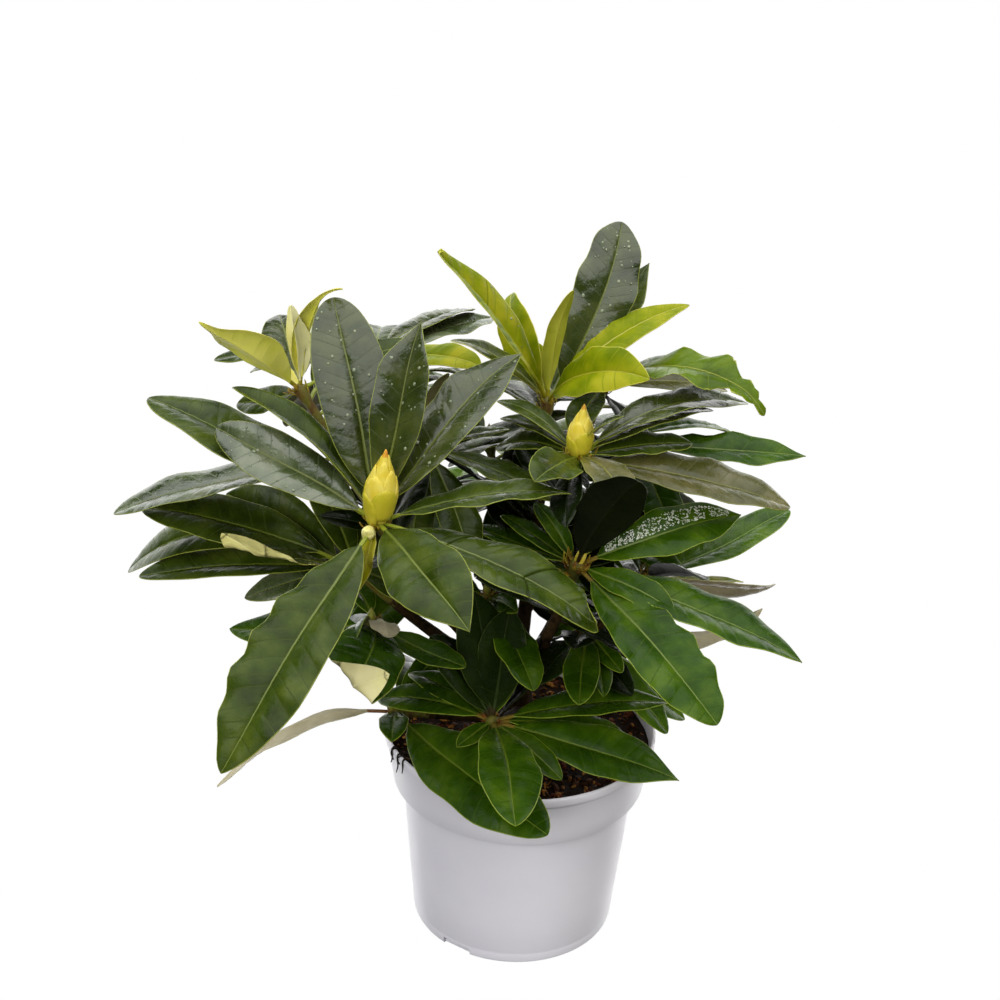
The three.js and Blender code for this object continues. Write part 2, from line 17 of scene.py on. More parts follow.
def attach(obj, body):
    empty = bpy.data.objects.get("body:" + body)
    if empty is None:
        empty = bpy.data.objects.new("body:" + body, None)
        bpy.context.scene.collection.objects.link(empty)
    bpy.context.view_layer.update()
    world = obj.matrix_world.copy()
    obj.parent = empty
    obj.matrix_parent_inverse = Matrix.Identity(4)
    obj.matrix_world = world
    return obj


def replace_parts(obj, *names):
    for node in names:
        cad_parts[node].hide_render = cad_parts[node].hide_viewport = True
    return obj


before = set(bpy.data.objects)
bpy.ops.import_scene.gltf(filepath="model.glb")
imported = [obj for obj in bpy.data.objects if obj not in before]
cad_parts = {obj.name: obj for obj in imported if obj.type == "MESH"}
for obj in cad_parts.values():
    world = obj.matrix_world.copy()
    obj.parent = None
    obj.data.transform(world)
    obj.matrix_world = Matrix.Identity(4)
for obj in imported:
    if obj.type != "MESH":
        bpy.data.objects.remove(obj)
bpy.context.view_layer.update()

MM = 0.001

# ---------------------------------------------------------------- driving sizes
CAMERA = {
    "distance": 1000,
    "elevation": 23.4,
    "target": (-20.5, 0, 320),
    "lens": 54.68,
    "sensor": 36,
    "roll": 2.27,                   # degrees that the camera leans to its left
}
POT = {
    "height": 150,
    "rim_radius": 95,
    "rim_band": 6,
    "rim_step": 1.6,
    "rim_edge": 1.2,
    "wall": 2.3,
    "collar_height": 39,
    "collar_foot": 88.8,
    "body_top": 82,
    "base_radius": 72.6,
    "base_edge": 1.5,
    "base_thickness": 2.2,
    "segments": 144,
    "notches": 3,
    "notch_width": 22,
    "notch_height": 6,
    "notch_depth": 7,
    "notch_turn": 117.5,
    "tab_back": 3.1,                # a light tab stands this far in behind each notch
    "tab_height": 4.4,
    "tab_width": 16.5,
    "tab_thickness": 1.2,
    "tab_foot": 0.4,
    "foot_ring": 8,                 # how high a moulding line runs round the foot
    "foot_ring_depth": 0.1,
    "sharp_angle": 40,
}
SOIL = {
    "level": 140,
    "crown": 2,
    "crown_reach": 60,
    "wall_gap": 0.4,
    "sink": 0.6,                    # how far its rough top lies below the level
    "foot": 8,
    "foot_gap": 0.8,
    "relief": 1.6,
    "rings": 40,
    "segments": 110,
    "waves": ((0.05, 1), (0.13, 0.7), (0.33, 0.5)),     # how fine each is, and its share
    "waves_seed": 3.7,
}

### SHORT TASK
From the listing above, extract every line exactly as it stands.

### RESPONSE FOR THIS EXERCISE
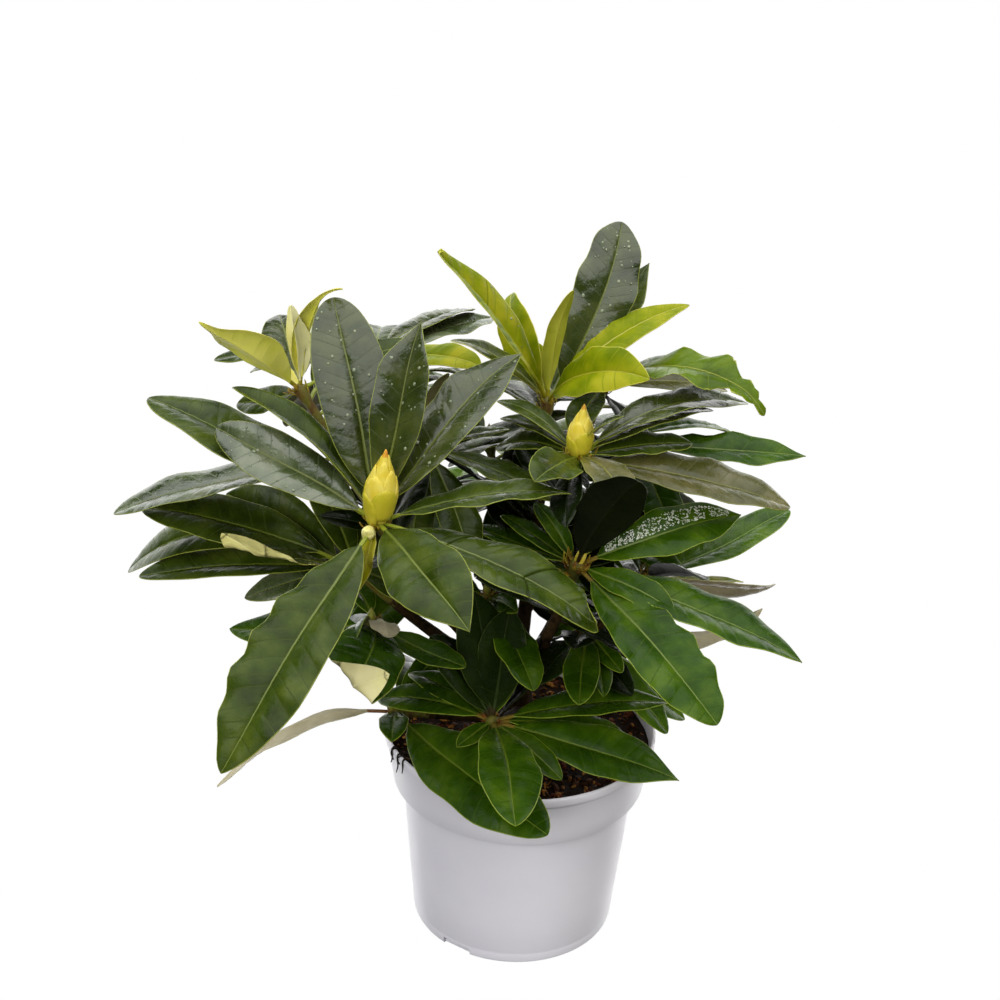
The three.js and Blender code for this object continues. Write part 2, from line 17 of scene.py on. More parts follow.
def attach(obj, body):
    empty = bpy.data.objects.get("body:" + body)
    if empty is None:
        empty = bpy.data.objects.new("body:" + body, None)
        bpy.context.scene.collection.objects.link(empty)
    bpy.context.view_layer.update()
    world = obj.matrix_world.copy()
    obj.parent = empty
    obj.matrix_parent_inverse = Matrix.Identity(4)
    obj.matrix_world = world
    return obj


def replace_parts(obj, *names):
    for node in names:
        cad_parts[node].hide_render = cad_parts[node].hide_viewport = True
    return obj


before = set(bpy.data.objects)
bpy.ops.import_scene.gltf(filepath="model.glb")
imported = [obj for obj in bpy.data.objects if obj not in before]
cad_parts = {obj.name: obj for obj in imported if obj.type == "MESH"}
for obj in cad_parts.values():
    world = obj.matrix_world.copy()
    obj.parent = None
    obj.data.transform(world)
    obj.matrix_world = Matrix.Identity(4)
for obj in imported:
    if obj.type != "MESH":
        bpy.data.objects.remove(obj)
bpy.context.view_layer.update()

MM = 0.001

# ---------------------------------------------------------------- driving sizes
CAMERA = {
    "distance": 1000,
    "elevation": 23.4,
    "target": (-20.5, 0, 320),
    "lens": 54.68,
    "sensor": 36,
    "roll": 2.27,                   # degrees that the camera leans to its left
}
POT = {
    "height": 150,
    "rim_radius": 95,
    "rim_band": 6,
    "rim_step": 1.6,
    "rim_edge": 1.2,
    "wall": 2.3,
    "collar_height": 39,
    "collar_foot": 88.8,
    "body_top": 82,
    "base_radius": 72.6,
    "base_edge": 1.5,
    "base_thickness": 2.2,
    "segments": 144,
    "notches": 3,
    "notch_width": 22,
    "notch_height": 6,
    "notch_depth": 7,
    "notch_turn": 117.5,
    "tab_back": 3.1,                # a light tab stands this far in behind each notch
    "tab_height": 4.4,
    "tab_width": 16.5,
    "tab_thickness": 1.2,
    "tab_foot": 0.4,
    "foot_ring": 8,                 # how high a moulding line runs round the foot
    "foot_ring_depth": 0.1,
    "sharp_angle": 40,
}
SOIL = {
    "level": 140,
    "crown": 2,
    "crown_reach": 60,
    "wall_gap": 0.4,
    "sink": 0.6,                    # how far its rough top lies below the level
    "foot": 8,
    "foot_gap": 0.8,
    "relief": 1.6,
    "rings": 40,
    "segments": 110,
    "waves": ((0.05, 1), (0.13, 0.7), (0.33, 0.5)),     # how fine each is, and its share
    "waves_seed": 3.7,
}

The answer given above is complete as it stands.